To use these models, you will need the LLMActorLora and LLMCriticLora classes from the included models.py file.

import torch
from transformers import AutoTokenizer
from models import LLMActorLora, LLMCriticLora # models.py is in this repository

# --- Configuration ---
BASE_MODEL_ID = "meta-llama/Llama-3-8B-Instruct" # IMPORTANT: Ensure this matches the model used for training!
MODEL_REPO_PATH = "gabrielbo/spark-model-QLoRA" # Or local path if downloaded
DEVICE = torch.device("cuda" if torch.cuda.is_available() else "cpu")

# --- Load Tokenizer ---
try:
    tokenizer = AutoTokenizer.from_pretrained(f"{MODEL_REPO_PATH}/tokenizer")
except Exception: # Fallback if tokenizer is in the root
    tokenizer = AutoTokenizer.from_pretrained(MODEL_REPO_PATH)

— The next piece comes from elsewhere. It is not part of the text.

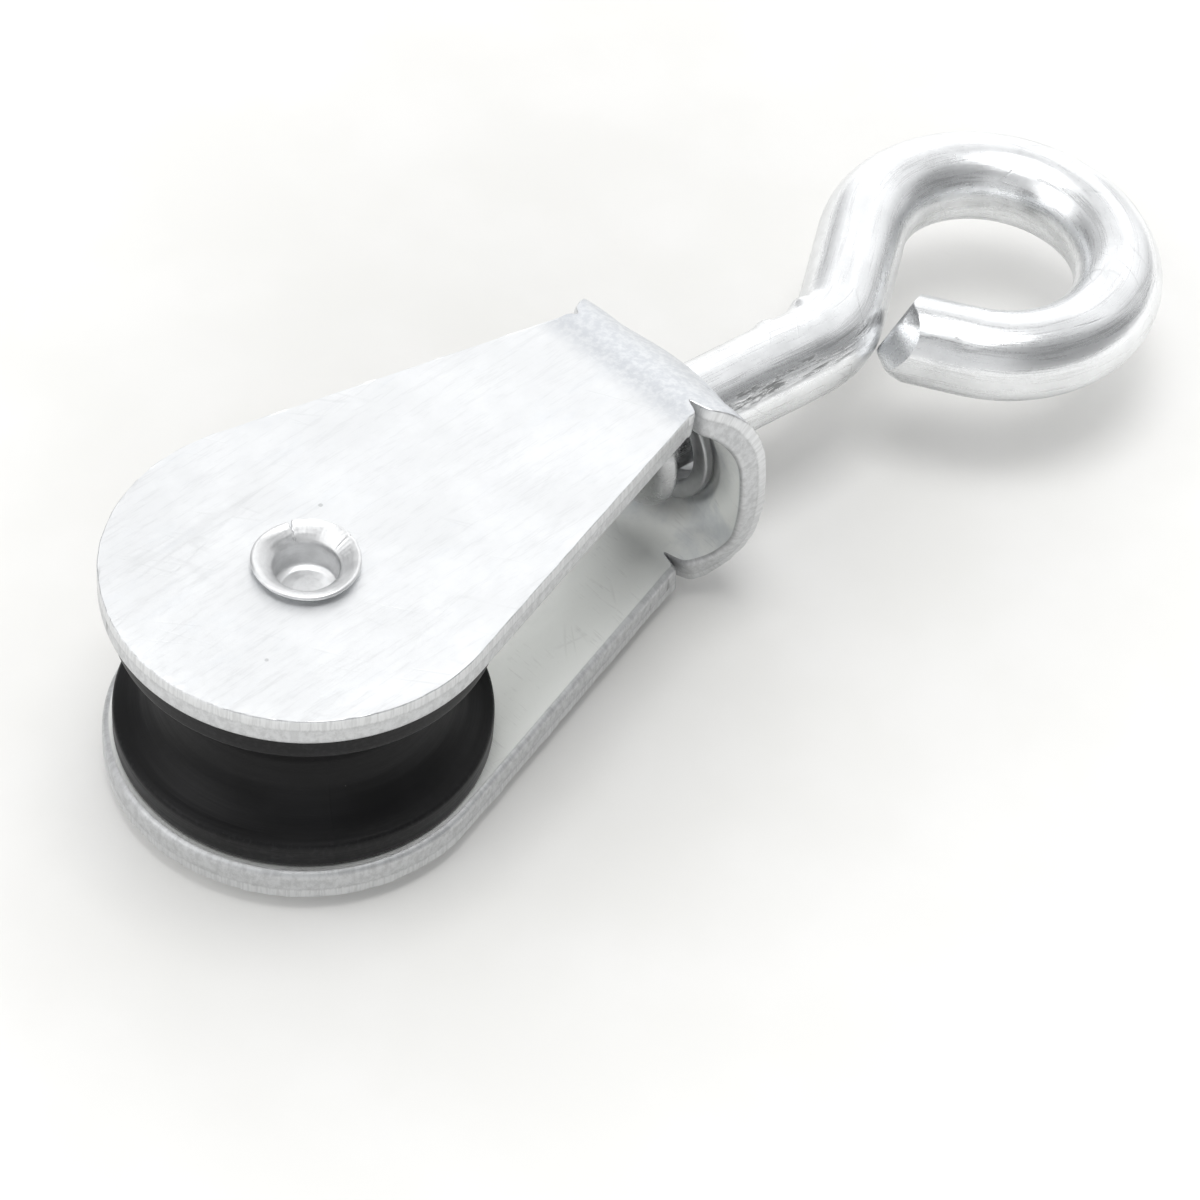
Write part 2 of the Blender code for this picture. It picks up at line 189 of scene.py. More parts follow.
def fan(ring, centre):
    """Triangles from a closed ring of point numbers to one centre point."""
    return np.stack([ring, np.roll(ring, -1), np.full(len(ring), centre)], axis=-1)


def strip(first, second):
    """Quads between two closed rings of point numbers that run side by side."""
    return np.stack([first, np.roll(first, -1), np.roll(second, -1), second], axis=-1)


def end_fans(rows, columns):
    """Triangles that close the first and the last ring of a grid, each to a point of its own,
    and these two points follow the grid's."""
    first = np.arange(columns)
    last = first + (rows - 1) * columns
    return np.concatenate([fan(first, rows * columns), fan(last, rows * columns + 1)])


def linked(name, data):
    """An object of the given data, in the scene."""
    obj = bpy.data.objects.new(name, data)
    bpy.context.scene.collection.objects.link(obj)
    return obj


def mesh_object(name, points, quads, triangles, material, attributes=None):
    """One closed, outward-facing, smooth mesh object from arrays of points and faces, with its
    vector attributes and its material."""
    mesh = bpy.data.meshes.new(name)
    faces = quads.tolist() + np.reshape(triangles, (-1, 3)).tolist()
    mesh.from_pydata(points.tolist(), [], faces)
    for label, values in (attributes or {}).items():
        layer = mesh.attributes.new(label, "FLOAT_VECTOR", "POINT")
        layer.data.foreach_set("vector", np.ascontiguousarray(values, dtype=np.float32).ravel())
    shell = bmesh.new()
    shell.from_mesh(mesh)
    bmesh.ops.recalc_face_normals(shell, faces=shell.faces)
    shell.to_mesh(mesh)
    shell.free()
    mesh.shade_smooth()
    mesh.materials.append(material)
    return linked(name, mesh)


def arc(centre, radius, start, end, steps):
    """Points on a circular arc: the centre plus the radius times (cos, sin) of an angle that
    runs evenly from start to end."""
    angle = np.linspace(start, end, steps + 1)
    return np.stack(
        [centre[0] + radius * np.cos(angle), centre[1] + radius * np.sin(angle)], axis=-1
    )


def smoothstep(value, low, high):
    """0 below low, 1 above high, and 3t^2 - 2t^3 between them."""
    t = np.clip((value - low) / (high - low), 0.0, 1.0)
    return t * t * (3.0 - 2.0 * t)


def bell(value, centre, width):
    """A Gaussian bell of height 1 about centre."""
    return np.exp(-(((value - centre) / width) ** 2))


def densified(profile, spacing):
    """Points every spacing or less along a polyline, its own corners kept."""
    pieces = []
    for start, end in zip(profile[:-1], profile[1:]):
        steps = max(1, int(math.ceil(np.linalg.norm(end - start) / spacing)))
        pieces.append(start + (end - start) * (np.arange(steps) / steps)[:, None])
    pieces.append(profile[-1:])
    return np.concatenate(pieces)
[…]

if tokenizer.pad_token is None:
    tokenizer.pad_token = tokenizer.eos_token
tokenizer.padding_side = "left" # Ensure consistency if PPO agent used left padding

# --- Load Actor ---
actor = LLMActorLora(
    device=DEVICE,
    model_id=BASE_MODEL_ID,
    # lora_r and disable_quantization can be defaults or from hyperparams.txt
)
# Path to actor adapters within the model repo
actor_adapters_path = f"{MODEL_REPO_PATH}/actor" 
actor.load_pretrained(actor_adapters_path)
actor.model.eval()
print("Actor loaded successfully.")

# --- Load Critic ---
critic = LLMCriticLora(
    device=DEVICE,
    model_id=BASE_MODEL_ID,
    # lora_r and disable_quantization can be defaults or from hyperparams.txt
)
# Path to critic components within the model repo
critic_components_path = f"{MODEL_REPO_PATH}/critic"
critic.load_pretrained(critic_components_path)
critic.model.eval()
critic.value_head.eval()
print("Critic loaded successfully.")

# --- Example: Generating an action (conceptual) ---
# This part is highly dependent on how your PPOAgent prepares inputs.
# The following is a generic example. You'll need to adapt it.

# Example input construction (refer to PPOAgent.prepare_batch)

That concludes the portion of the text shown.